Assistiamo alla manifestazione di una volontà di distruzione che ha una dimensione impolitica o prepolitica, puramente spettacolare e per questo così facilmente condivisibile sui social usati dai giovanissimi. Una parte importante degli arresti riguarda adolescenti molto giovani, tra i 13 e i 18 anni. Si tratta di un fenomeno inedito in queste proporzioni che non ha una via d’uscita chiara e che pone la questione spinosa della repressione dei minori. Il ministro della Giustizia ha chiesto alle piattaforme come Snapchat o TikTok di aiutare la procura a identificare i minori coinvolti e che i genitori possano essere ritenuti penalmente responsabili per non aver esercitato la patria potestà. Ma è chiaro che la rivoluzione digitale e le sue nuove forme di socializzazione richiedono un aggiornamento della macchina hobbesiana dello Stato. Politicamente, il sostegno per questo movimento è in realtà molto debole, si tratta anzi di uno dei dati più importanti che lo distinguono dai Gilets jaunes e dal movimento contro la riforma delle pensioni, a lungo maggioritari nell’opinione pubblica.

Il modello francese, che ha fatto dell’uguaglianza e dell’integrazione due fra i suoi cardini, è definitivamente in crisi?

Per legge, al centro di ogni facciata di ogni municipio in Francia appare una parola: ”uguaglianza”. La festa nazionale del 14 luglio commemora la distruzione di una prigione – la Bastiglia – simbolo della violenza della polizia del regime monarchico che vede l’uccisione del governatore reale De Launay picchiato, massacrato con una sciabola e decapitato con un coltello dall’aiuto cuoco Desnot… Lungi da pensare che ci sia un legame diretto con le rivolte di questi giorni, va notato che la dialettica tra ordine e rivoluzione è la dinamica della storia francese dalla modernità a oggi.

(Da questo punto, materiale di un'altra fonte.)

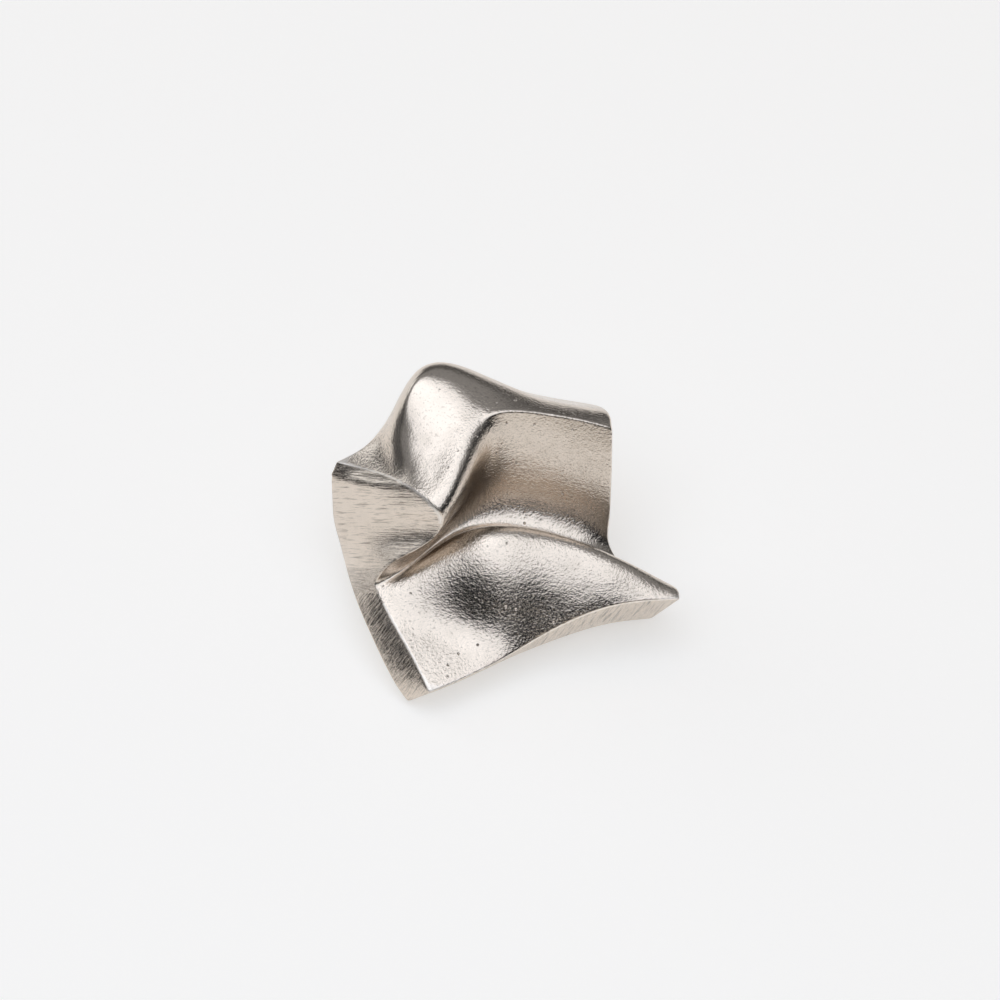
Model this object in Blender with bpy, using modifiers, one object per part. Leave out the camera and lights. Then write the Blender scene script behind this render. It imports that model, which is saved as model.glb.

Dai Gilet Gialli alle proteste per la riforma delle pensioni, finendo con le devastazioni dopo la morte del giovane a Nanterre. Qual è, secondo lei, il fil rouge di queste violenze? E cosa differenzia la Francia, in questo senso, rispetto agli altri Paesi europei?

Malgrado una traiettoria economica per certi versi simile, la Francia sta attraversando un periodo di crisi molto più caldo dell’Italia, questo è determinato da molti fattori, ma molto è legato al sistema politico, molto centralizzato, con una figura come quella di Macron che ha voluto incarnare, rappresentare una sovranità senza intermediazioni e che si trova per questo come un parafulmine nel ventennio della rabbia.

Macron è stretto tra la sinistra estrema di Melenchon che lo osteggia e la destra del Rn che gli chiede risposte in chiave securitaria. Che orizzonte si prospetta per il presidente francese?

La sinistra è nell’impasse di un movimento sociale che non ha alcuno sostegno nella società. La destra radicale di Eric Zemmour parla di una guerra civile, religiose, etnica alimentando la spirale della violenza. La destra di Marine Le Pen propone un discorso più moderato: “La legge e l’ordine devono ritornare sul territorio nazionale”. Si tratta di una linea probabilmente maggioritaria. Macron ha già dovuto annullare un importante viaggio di Stato di tre giorni in Germania. A un anno dai Giochi olimpici di Parigi, a due settimane dalla festa nazionale che avrebbe dovuto consacrare la fine di “cento giorni” di pacificazione dopo la crisi delle pensioni, per l’ennesima volta l’Eliseo si trova a dovere gestire un Paese sull’orlo di un incendio – ma non ci sono molti pompieri all’orizzonte.